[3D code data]
===============
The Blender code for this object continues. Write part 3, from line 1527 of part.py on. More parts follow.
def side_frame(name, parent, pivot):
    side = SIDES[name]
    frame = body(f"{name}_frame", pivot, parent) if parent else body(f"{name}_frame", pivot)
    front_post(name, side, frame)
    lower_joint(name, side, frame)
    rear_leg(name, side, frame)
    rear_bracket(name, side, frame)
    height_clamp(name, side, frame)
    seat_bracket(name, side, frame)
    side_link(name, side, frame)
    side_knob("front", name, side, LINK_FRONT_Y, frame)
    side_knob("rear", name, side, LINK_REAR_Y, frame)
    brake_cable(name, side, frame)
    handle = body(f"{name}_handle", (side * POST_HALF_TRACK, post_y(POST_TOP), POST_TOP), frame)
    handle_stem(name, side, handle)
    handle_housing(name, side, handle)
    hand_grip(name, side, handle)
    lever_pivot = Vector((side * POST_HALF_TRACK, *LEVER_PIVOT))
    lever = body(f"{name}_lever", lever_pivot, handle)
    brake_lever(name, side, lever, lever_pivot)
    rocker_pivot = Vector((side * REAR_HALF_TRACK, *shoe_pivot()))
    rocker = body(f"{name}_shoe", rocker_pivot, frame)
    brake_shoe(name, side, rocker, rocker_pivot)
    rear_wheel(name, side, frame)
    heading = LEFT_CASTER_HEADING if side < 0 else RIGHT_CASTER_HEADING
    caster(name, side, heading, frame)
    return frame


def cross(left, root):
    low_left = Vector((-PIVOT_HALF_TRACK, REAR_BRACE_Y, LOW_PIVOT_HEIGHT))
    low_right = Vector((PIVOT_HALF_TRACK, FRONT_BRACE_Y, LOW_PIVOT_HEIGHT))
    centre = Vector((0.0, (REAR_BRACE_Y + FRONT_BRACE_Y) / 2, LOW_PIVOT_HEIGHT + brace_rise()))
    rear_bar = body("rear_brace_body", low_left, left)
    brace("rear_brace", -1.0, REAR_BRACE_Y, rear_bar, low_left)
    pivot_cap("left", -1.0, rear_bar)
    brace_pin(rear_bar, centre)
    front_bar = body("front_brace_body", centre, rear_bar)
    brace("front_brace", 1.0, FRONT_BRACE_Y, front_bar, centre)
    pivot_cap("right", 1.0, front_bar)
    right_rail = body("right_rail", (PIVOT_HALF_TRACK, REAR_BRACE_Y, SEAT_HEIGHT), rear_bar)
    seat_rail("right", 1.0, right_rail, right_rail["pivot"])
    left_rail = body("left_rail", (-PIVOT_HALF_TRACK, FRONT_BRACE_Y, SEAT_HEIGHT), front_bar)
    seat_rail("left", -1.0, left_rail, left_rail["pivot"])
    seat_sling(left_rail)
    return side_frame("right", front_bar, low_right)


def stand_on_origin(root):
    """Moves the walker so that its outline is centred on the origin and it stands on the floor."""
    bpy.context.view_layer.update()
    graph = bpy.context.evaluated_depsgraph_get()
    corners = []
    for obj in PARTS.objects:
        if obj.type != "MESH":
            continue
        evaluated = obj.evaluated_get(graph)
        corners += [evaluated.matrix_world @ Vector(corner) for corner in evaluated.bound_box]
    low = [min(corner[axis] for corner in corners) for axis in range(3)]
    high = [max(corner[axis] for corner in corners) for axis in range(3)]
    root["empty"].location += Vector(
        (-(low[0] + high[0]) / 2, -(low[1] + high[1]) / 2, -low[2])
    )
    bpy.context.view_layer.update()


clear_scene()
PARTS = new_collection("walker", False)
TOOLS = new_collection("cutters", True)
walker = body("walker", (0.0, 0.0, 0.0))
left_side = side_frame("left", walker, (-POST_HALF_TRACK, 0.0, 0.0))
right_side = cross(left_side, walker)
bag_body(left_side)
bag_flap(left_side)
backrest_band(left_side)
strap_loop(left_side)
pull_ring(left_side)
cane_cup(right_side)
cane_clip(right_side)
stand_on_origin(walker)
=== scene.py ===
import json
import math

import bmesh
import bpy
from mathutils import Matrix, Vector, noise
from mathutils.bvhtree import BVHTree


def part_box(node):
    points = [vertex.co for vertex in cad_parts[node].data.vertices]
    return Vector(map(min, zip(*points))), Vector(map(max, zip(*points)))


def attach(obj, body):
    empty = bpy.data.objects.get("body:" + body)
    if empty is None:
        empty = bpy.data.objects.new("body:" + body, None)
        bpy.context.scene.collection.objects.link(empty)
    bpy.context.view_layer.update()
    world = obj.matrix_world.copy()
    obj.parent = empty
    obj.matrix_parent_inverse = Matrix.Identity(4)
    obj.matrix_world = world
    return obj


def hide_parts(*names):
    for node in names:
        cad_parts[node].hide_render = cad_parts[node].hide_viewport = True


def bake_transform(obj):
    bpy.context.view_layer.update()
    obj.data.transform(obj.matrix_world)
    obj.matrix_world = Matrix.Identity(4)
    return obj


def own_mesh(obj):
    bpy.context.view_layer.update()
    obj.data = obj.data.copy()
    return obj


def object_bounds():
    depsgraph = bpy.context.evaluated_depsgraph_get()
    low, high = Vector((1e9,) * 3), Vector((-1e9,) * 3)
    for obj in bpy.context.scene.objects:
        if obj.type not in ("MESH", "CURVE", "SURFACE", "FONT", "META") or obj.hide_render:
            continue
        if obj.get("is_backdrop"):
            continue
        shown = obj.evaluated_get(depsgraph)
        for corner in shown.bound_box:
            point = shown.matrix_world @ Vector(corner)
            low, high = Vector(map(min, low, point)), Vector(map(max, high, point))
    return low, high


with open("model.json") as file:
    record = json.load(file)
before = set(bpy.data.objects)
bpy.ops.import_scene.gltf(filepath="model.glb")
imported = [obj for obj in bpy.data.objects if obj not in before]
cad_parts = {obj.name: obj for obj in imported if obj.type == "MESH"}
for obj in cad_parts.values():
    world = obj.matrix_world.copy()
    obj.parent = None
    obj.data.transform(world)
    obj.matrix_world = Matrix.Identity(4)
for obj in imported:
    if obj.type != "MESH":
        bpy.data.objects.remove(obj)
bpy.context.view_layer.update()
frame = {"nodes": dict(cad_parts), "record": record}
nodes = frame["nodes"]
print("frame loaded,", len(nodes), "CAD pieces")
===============
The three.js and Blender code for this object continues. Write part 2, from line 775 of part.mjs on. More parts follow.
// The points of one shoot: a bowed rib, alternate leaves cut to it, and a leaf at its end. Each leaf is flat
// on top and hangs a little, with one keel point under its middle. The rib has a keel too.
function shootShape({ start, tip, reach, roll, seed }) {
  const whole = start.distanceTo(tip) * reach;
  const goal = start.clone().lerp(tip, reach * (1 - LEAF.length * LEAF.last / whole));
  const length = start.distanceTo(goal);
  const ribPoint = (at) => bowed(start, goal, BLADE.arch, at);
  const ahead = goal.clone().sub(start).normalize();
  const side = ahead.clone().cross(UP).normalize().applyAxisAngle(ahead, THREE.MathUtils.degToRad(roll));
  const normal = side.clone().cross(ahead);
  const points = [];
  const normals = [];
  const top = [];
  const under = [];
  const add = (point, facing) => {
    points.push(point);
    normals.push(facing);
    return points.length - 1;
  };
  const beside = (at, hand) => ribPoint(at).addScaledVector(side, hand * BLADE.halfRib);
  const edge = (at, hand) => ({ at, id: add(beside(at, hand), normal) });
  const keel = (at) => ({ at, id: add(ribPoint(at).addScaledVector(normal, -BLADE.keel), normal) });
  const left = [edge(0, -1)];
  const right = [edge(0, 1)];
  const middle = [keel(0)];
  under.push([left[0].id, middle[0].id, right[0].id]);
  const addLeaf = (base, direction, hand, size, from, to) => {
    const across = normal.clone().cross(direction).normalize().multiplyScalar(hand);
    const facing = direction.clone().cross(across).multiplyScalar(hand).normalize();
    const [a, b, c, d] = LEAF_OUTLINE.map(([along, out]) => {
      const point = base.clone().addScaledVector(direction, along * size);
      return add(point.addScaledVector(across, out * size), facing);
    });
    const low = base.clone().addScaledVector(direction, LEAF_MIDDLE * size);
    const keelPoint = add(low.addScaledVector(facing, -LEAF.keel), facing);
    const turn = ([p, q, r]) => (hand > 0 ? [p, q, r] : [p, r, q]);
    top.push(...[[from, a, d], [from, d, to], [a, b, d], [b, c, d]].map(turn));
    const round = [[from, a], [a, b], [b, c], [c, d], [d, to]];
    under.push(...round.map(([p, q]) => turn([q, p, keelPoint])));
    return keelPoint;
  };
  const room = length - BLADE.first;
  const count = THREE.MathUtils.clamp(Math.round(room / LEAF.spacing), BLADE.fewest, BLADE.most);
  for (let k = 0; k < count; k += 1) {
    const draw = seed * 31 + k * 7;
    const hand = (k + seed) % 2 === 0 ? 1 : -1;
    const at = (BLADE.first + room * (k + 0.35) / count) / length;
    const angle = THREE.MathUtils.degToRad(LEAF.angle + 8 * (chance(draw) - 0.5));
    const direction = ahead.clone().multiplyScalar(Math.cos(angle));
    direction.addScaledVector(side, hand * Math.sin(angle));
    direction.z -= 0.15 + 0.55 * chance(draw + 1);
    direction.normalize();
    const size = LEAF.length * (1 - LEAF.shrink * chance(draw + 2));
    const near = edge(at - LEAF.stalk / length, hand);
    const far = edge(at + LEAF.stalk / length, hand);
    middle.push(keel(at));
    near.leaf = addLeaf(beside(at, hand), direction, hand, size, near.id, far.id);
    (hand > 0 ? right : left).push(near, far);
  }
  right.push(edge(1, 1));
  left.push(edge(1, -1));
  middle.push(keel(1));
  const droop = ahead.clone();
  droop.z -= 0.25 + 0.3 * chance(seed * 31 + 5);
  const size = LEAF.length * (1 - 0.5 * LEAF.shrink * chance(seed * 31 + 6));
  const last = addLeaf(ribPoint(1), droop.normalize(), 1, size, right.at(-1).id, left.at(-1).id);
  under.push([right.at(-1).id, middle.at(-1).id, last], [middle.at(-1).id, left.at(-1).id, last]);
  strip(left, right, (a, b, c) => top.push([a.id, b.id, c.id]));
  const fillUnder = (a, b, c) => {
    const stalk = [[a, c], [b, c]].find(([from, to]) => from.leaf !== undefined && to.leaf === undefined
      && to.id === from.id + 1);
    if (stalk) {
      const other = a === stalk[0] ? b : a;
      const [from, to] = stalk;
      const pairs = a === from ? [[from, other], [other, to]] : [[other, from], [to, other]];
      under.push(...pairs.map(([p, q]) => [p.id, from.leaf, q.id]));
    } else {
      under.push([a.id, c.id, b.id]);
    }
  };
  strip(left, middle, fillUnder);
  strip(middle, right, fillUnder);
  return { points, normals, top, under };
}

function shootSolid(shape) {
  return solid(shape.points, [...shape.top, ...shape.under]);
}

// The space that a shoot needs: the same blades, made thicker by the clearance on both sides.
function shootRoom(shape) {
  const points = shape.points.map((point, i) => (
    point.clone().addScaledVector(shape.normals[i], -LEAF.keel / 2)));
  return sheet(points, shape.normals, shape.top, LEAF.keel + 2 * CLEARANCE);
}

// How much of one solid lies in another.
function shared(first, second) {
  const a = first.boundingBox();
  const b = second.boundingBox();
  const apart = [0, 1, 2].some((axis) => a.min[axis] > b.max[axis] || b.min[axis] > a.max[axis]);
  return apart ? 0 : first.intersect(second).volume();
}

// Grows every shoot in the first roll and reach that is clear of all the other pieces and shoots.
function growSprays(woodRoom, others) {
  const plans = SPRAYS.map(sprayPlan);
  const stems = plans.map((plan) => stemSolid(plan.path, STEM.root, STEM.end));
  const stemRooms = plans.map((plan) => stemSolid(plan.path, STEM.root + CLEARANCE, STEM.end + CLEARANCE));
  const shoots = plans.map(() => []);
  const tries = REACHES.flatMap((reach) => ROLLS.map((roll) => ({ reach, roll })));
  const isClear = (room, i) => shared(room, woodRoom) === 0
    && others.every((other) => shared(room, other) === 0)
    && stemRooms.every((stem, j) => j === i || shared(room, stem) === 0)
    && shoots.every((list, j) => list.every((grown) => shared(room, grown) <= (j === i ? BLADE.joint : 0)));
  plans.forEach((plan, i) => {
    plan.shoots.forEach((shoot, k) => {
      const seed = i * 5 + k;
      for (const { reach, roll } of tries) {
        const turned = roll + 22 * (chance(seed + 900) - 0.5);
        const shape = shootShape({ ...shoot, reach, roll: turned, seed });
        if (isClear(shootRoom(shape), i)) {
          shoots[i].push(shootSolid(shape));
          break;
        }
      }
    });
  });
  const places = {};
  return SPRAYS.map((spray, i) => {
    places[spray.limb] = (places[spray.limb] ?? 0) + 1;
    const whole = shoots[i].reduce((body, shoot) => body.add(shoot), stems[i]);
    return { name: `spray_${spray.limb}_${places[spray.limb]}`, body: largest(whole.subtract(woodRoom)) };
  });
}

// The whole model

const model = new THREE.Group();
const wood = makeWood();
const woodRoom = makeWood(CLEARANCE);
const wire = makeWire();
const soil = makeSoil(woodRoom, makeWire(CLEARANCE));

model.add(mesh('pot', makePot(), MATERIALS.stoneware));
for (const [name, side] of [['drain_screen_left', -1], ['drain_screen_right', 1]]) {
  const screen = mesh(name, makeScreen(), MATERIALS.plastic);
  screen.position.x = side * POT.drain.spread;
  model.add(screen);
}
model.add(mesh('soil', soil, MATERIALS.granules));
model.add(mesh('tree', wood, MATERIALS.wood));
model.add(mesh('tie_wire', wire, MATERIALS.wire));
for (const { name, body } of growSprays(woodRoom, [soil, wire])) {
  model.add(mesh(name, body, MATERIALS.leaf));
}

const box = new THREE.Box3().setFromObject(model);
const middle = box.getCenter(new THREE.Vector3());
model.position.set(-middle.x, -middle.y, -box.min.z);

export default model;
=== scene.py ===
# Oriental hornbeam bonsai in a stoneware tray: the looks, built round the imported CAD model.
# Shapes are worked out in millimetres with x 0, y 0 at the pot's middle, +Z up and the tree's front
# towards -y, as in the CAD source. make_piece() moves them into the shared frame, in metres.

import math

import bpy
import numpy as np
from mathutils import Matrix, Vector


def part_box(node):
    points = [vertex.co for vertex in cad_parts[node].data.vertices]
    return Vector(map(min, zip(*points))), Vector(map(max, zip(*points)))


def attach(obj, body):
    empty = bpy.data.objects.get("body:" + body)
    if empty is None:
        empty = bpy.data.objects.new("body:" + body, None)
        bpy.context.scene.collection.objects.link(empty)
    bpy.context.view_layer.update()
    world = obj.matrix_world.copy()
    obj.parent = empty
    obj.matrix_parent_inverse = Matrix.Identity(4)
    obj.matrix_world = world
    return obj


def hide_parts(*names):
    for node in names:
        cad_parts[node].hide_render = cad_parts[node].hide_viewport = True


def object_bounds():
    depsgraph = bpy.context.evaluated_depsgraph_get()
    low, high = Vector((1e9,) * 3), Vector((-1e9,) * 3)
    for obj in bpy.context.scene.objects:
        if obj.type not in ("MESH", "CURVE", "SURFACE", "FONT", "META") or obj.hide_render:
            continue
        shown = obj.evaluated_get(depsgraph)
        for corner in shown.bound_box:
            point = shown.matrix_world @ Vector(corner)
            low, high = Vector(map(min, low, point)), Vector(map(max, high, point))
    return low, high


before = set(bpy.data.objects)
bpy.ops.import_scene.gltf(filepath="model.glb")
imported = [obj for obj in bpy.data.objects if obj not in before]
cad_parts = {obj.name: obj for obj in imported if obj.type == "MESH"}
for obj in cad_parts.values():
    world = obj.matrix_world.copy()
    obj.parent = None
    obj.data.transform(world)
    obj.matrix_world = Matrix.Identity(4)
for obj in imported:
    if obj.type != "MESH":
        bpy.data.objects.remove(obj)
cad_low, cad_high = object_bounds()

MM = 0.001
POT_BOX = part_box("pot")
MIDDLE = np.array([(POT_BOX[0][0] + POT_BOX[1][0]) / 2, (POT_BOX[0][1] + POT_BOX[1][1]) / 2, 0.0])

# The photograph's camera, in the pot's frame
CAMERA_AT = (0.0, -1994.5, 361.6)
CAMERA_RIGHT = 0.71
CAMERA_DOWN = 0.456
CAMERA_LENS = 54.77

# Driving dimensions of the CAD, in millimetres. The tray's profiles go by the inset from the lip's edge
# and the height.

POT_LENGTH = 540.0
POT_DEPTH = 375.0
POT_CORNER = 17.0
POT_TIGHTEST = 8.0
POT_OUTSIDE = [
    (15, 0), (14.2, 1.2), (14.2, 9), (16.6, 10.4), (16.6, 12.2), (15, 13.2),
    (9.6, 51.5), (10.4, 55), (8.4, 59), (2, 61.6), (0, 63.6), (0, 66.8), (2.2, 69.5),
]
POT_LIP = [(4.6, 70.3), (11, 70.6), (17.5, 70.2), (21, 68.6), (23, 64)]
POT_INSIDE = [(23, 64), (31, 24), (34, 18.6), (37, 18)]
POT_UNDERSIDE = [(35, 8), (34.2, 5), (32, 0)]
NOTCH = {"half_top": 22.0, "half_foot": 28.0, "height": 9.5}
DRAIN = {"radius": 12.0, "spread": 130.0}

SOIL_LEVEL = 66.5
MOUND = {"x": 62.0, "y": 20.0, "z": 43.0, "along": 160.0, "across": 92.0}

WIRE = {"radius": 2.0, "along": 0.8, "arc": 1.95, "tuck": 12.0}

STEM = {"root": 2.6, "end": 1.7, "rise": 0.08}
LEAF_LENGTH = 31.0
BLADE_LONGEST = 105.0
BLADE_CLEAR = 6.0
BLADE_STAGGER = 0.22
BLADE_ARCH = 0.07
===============
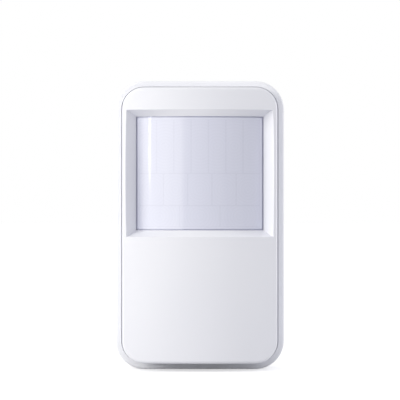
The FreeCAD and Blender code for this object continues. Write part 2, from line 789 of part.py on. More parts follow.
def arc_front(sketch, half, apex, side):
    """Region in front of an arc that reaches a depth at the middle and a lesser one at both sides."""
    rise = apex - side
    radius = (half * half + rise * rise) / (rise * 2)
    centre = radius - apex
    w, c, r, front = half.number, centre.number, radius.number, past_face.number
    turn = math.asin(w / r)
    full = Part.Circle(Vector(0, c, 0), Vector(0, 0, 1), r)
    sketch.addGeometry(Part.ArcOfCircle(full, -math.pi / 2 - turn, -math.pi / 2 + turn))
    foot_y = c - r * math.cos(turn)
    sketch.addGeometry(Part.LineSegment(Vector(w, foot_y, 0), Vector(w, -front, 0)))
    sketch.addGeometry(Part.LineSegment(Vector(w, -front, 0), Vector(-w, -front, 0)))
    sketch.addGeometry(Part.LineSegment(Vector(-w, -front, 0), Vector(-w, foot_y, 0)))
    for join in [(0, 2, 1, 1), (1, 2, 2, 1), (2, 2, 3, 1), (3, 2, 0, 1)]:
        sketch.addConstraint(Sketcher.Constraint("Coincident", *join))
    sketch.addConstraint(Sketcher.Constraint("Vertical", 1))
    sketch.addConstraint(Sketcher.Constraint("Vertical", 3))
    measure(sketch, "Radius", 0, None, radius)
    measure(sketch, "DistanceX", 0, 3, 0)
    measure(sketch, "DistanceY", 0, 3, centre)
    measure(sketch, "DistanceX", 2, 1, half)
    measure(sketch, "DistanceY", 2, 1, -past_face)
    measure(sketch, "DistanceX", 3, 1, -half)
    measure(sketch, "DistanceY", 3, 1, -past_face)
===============
What you should do:
Take the lines from the line with "const box = new" through the line with "cad_low, cad_high = object_bounds()", both ends included, and give them again exactly, with nothing else.

Finished answer:
const box = new THREE.Box3().setFromObject(model);
const middle = box.getCenter(new THREE.Vector3());
model.position.set(-middle.x, -middle.y, -box.min.z);

export default model;
=== scene.py ===
# Oriental hornbeam bonsai in a stoneware tray: the looks, built round the imported CAD model.
# Shapes are worked out in millimetres with x 0, y 0 at the pot's middle, +Z up and the tree's front
# towards -y, as in the CAD source. make_piece() moves them into the shared frame, in metres.

import math

import bpy
import numpy as np
from mathutils import Matrix, Vector


def part_box(node):
    points = [vertex.co for vertex in cad_parts[node].data.vertices]
    return Vector(map(min, zip(*points))), Vector(map(max, zip(*points)))


def attach(obj, body):
    empty = bpy.data.objects.get("body:" + body)
    if empty is None:
        empty = bpy.data.objects.new("body:" + body, None)
        bpy.context.scene.collection.objects.link(empty)
    bpy.context.view_layer.update()
    world = obj.matrix_world.copy()
    obj.parent = empty
    obj.matrix_parent_inverse = Matrix.Identity(4)
    obj.matrix_world = world
    return obj


def hide_parts(*names):
    for node in names:
        cad_parts[node].hide_render = cad_parts[node].hide_viewport = True


def object_bounds():
    depsgraph = bpy.context.evaluated_depsgraph_get()
    low, high = Vector((1e9,) * 3), Vector((-1e9,) * 3)
    for obj in bpy.context.scene.objects:
        if obj.type not in ("MESH", "CURVE", "SURFACE", "FONT", "META") or obj.hide_render:
            continue
        shown = obj.evaluated_get(depsgraph)
        for corner in shown.bound_box:
            point = shown.matrix_world @ Vector(corner)
            low, high = Vector(map(min, low, point)), Vector(map(max, high, point))
    return low, high


before = set(bpy.data.objects)
bpy.ops.import_scene.gltf(filepath="model.glb")
imported = [obj for obj in bpy.data.objects if obj not in before]
cad_parts = {obj.name: obj for obj in imported if obj.type == "MESH"}
for obj in cad_parts.values():
    world = obj.matrix_world.copy()
    obj.parent = None
    obj.data.transform(world)
    obj.matrix_world = Matrix.Identity(4)
for obj in imported:
    if obj.type != "MESH":
        bpy.data.objects.remove(obj)
cad_low, cad_high = object_bounds()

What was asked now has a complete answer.